By Chris Keeney
Walter Crump is a photography teacher currently living in Boston, Massachusetts and it’s a pleasure to have him as the May 2011 CK pinhole photographer feature.
“I am attracted to alternative ways in which cameras see the world. I was trained as a painter and printmaker. But years later when I was asked to teach photography at my school in 1986, I accepted, even though I had never worked in a darkroom. After a year or so of teaching the course and taking photography courses, I became fascinated with the possibilities of extending my vision through photography. I soon gave up printmaking for photography. When all my camera equipment was stolen about two years later, I built my first pinhole cameras.
Having lived and photographed in urban environments most of my life, I have witnessed time and again the constant flux of cities and urban place, their sustained birth and decay. Many of the places I have photographed over many years have become “altered,” have deteriorated, been renovated or have been completely replaced with new structures and spaces. By photographing these specific places, I document and stabilize an instant in urban growth and decay.
My largest body of work consists of pinhole cityscapes, an ongoing series I call “The Bent Cities Project” using handmade pinhole cameras. I mimic this urban transformation by using cylindrical cameras and paper negatives to create “bent” cityscapes and details seemingly from an indeterminate time and place.
The use of pinhole cameras allow for “controlled accidents”. The absence of a view finder, light meter, the use of paper negatives and with my cylindrical pinhole cameras, allows for a strange warpings of the captured world. The resulting image is often full of surprises both good and bad. In the past I modified my photographs with bleaches, fixer, toners and painted on emulsions, as well as exposing them to light at inappropriate times. Now I treat my photographs in a comparable way but digitally. I like to think of this series of photographs as visual memories that never existed except perhaps in a parallel world. I want these images to look as if they exist both in the past and present becoming luminous wrecks of a dubious age , blending fiction and reality leaving surface maps mimicking images of the past which have been tainted by the vagaries of the season, exposure to the sun, weather and the blemished by indeterminate handling and use over time.
When I first started photographing I was more interested in capturing reflections rather than the actual world. I have continued on that projector ever since. Because this work is elusive, existing between two contexts”

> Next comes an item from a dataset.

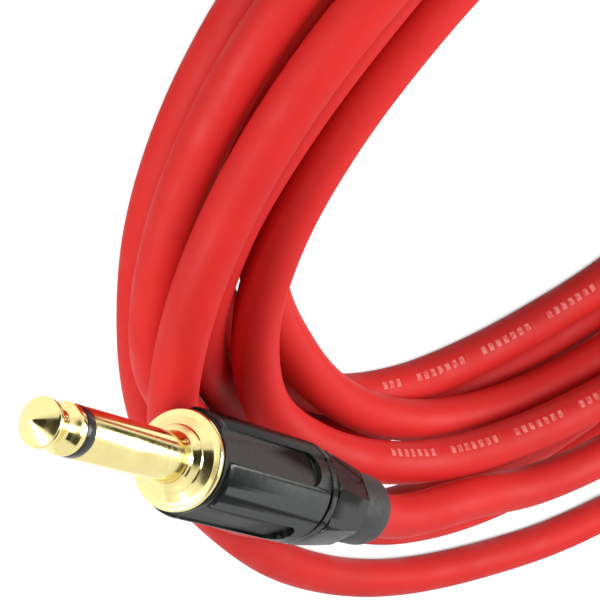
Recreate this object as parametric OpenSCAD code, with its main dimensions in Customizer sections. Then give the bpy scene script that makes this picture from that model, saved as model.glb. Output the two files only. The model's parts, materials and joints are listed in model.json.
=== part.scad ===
// Instrument cable: a round shielded lead laid in seven loops, with a straight two-contact
// 6.35 mm phone plug on each end. Plug a rests on the pile of loops, plug b lies beside it.
// Millimetres, +Z up. The origin is on the surface under the cable, midway between the plugs.

/* [Cable] */
// Diameter over the jacket
cable_d = 6.5; // [5.8:0.1:6.8]
// Diameter of the inner insulation
core_d = 3.6; // [3:0.1:3.8]
// Thickness of the braided screen
braid_t = 0.4; // [0.2:0.05:0.6]
// Diameter of the bare conductor
conductor_d = 0.8; // [0.5:0.05:1]
// Length of conductor bared behind the tip's lug
wire_bare = 2; // [1:0.5:3]
// Length of core bared in front of the jacket
core_bare = 3; // [2:0.5:4]

/* [Contacts] */
// Diameter of the plug's shaft
shaft_d = 6.35; // [6.2:0.01:6.4]
// Length of the shaft from the flange's rim to the point
shaft_l = 30.5; // [29:0.1:32]
// Length of the tip contact
tip_l = 7; // [6:0.1:8]
// Length of the point's cone
cone_l = 2.1; // [1.6:0.1:2.4]
// Diameter of the ball behind the point
ball_d = 6.1; // [5.8:0.05:6.2]
// Diameter of the waist behind the ball
waist_d = 4.3; // [3.8:0.1:4.8]
// Length of the black ring between the contacts
ring_l = 1.6; // [1:0.1:2]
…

CK → I first heard about Walter Crump’s pinhole photography through a good friend and fellow pinholer, Jesseca Ferguson. As I looked through Walter’s photos I could see myself traveling through time to a place that had beautifully distorted cityscapes. Each composition had a unique and different way of viewing landscapes that most people might pass by without notice. And being that Walter’s a photography teacher, I’m sure it’s this kind of out-of-the-box thinking that he must pass on to his students. And since all of Walter’s photos are all created with pinhole cameras that he’s made and decorated with his own hands. Now that my pinhole book comes May 25th, It seems fitting to have an artist like Walter as this month’s feature. Thanks Walter sharing your thoughts and images here and keep those awesome pinhole photos coming!